For Mary, exchanging sexual content through technology depends upon trust and comfort rather than upon the length of a relationship. “There’s another guy who I’ve never dated — we’ve only hooked up a few times — but I find myself able to send him a picture, and not this other guy,” Mary explained. “It’s not like I can be pressured — some, I’ll say sure, and others, I’ll say no.”

Mary added that she wasn’t at all worried about having photographs or text messages made public, or being arrested on child pornography charges. Laws vary from state to state, but teenagers who have sent or received photos of themselves or others have been charged with distribution and possession of child pornography.

Instead, Mary said, she was most worried about being caught in the act by a parent or a friend. “I’d be worried that my parents would walk in while I was taking a picture, or while I was having Skype sex, or that they would hear [me having phone sex] or something,” Mary said.

Mary, Sarah and Lorelai don’t believe that using technology for sexual interactions is abnormal — in fact, Sarah said she was surprised at how normal Skype sex felt — though they agreed that it was not necessarily widespread among college students.

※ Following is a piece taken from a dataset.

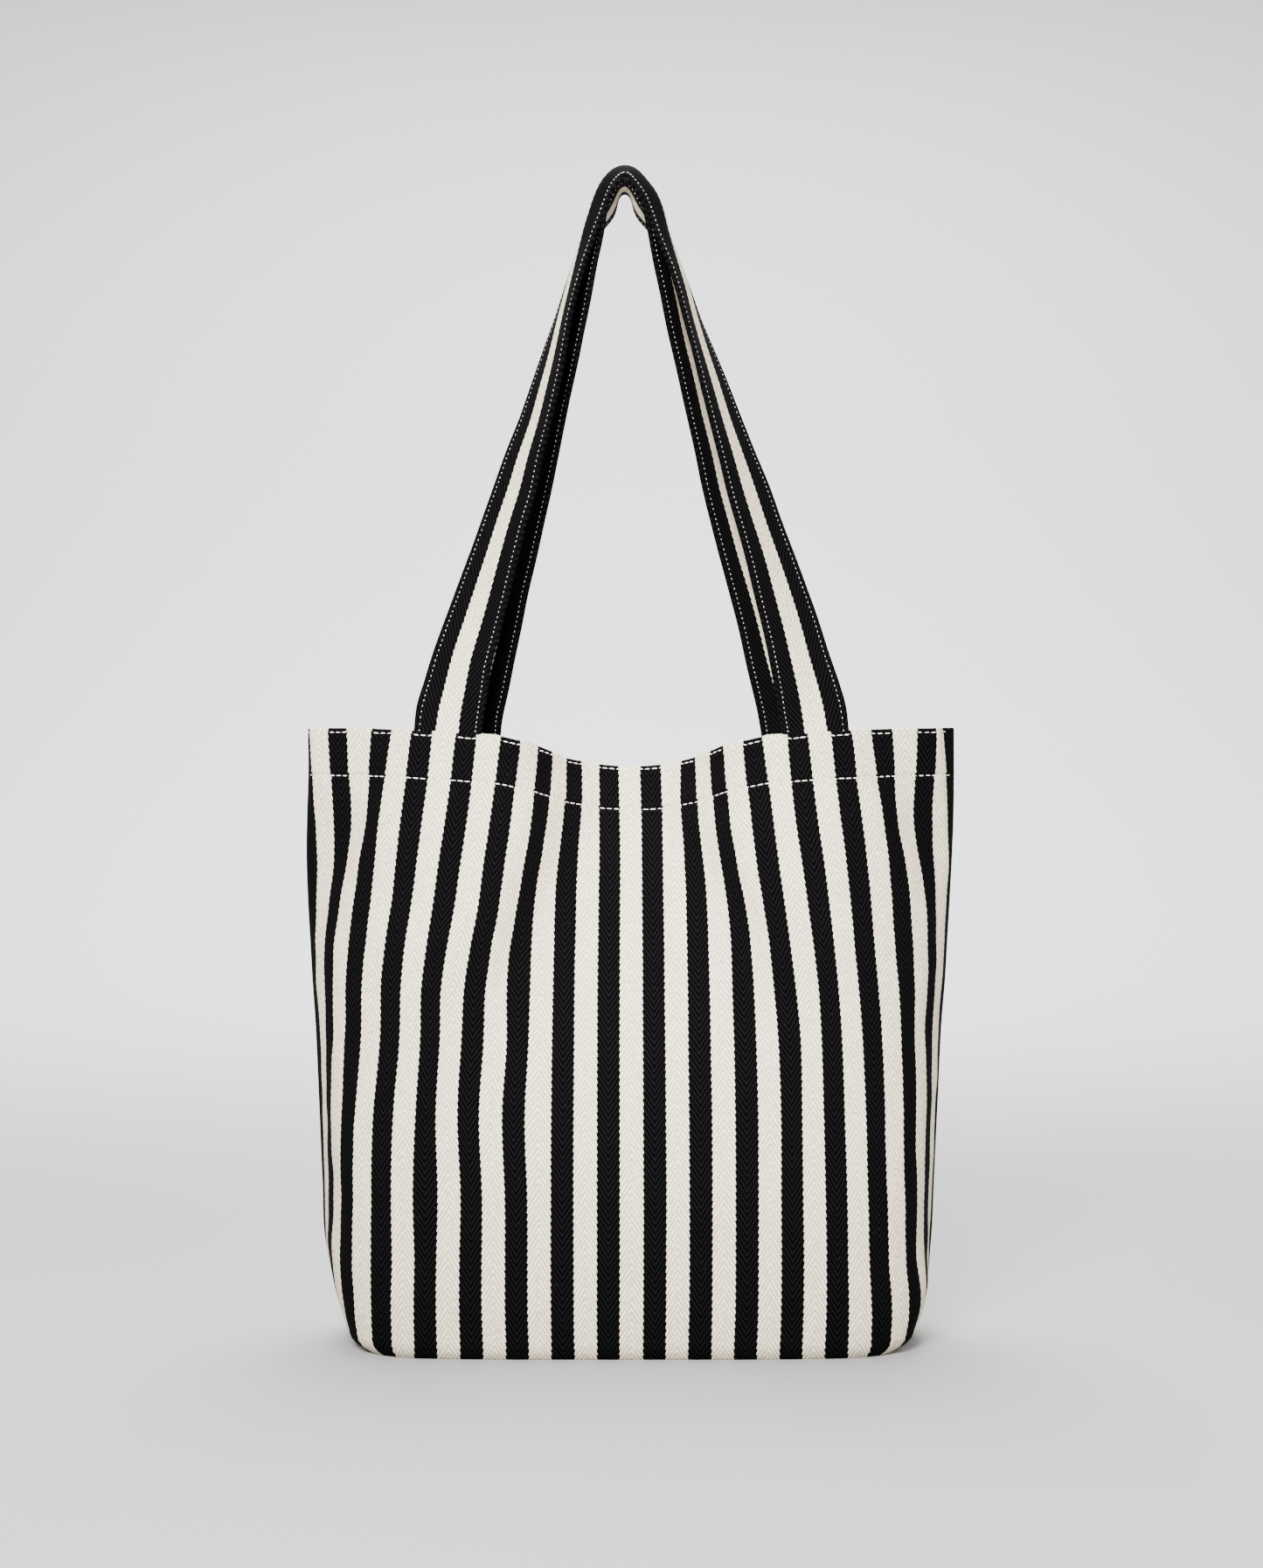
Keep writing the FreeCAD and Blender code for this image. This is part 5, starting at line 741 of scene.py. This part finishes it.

Mary does not think she is the only person who engages in virtual forms of sex, though she believes that sexting is less prevalent than media portrays it to be. Sexting requires some degree of sexual liberation, she explained.

“I think some people do it, but I consider myself a fairly sexually uninhibited person,” Mary said. “All the people I’ve dated are the same. I’ve dated horny-out-of-their-mind guys, so we would do things that other couples may or may not have. It didn’t ever bother me or make me feel violated,” she explained.

Ultimately, Sarah believes there is no way of knowing how many people engage in virtual forms of sex. “Looking at me or [my ex-girlfriend] you would never expect that we had Skype sex all the time,” Sarah said. “I’d be surprised to hear that anyone does it, because you never know how other people like to have sex.”


*Mary, John Sarah and Lorelai are pseudonyms.